Having ruled out the one justification accepted by the two judges who comprised the court of appeals majority, and rejecting all the other justifications upon which the majority could not agree, Luckert found that the only remaining explanation for the statute was anti-gay bias.
In Romer v, Evans, the Supreme Court ruled that anti-gay bias is not a legitimate justification for a state law.
The court’s solution to this problem was not to invalidate the Romeo and Juliet law, but rather to strike out the brief phrase in the statute that limited its coverage to conduct between members of the opposite sex. The statute provides that if any part of it is declared unconstitutional, that section should be stricken and the rest of the statute continued in effect if the court concludes that the Legislature would want that result.

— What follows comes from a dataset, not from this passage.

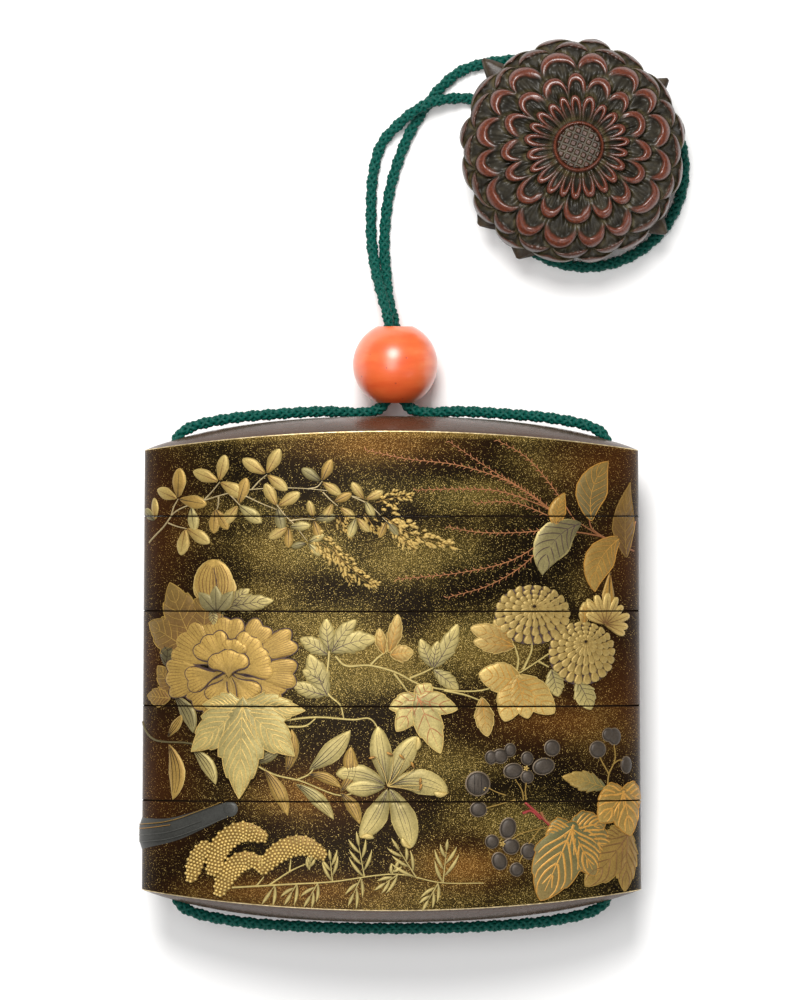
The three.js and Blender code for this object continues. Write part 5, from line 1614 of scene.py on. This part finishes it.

Because Limon has already served about five years, several years beyond the maximum sentence under the Romeo and Juliet law, he should be released promptly, especially since Kansas Attorney General Phill Kline—a Republican who has courted Christian conservatives on issues including opposition to abortion and the teaching of evolution—has conceded defeat, telling the press after the ruling was announced that he does not plan to appeal to the U.S. Supreme Court.
The court’s ruling is significant not only for mandating equal treatment for gay teens, but also for rejecting the spurious public health arguments made by the state, which callously invoked the specter of AIDS to justify anti-gay discrimination.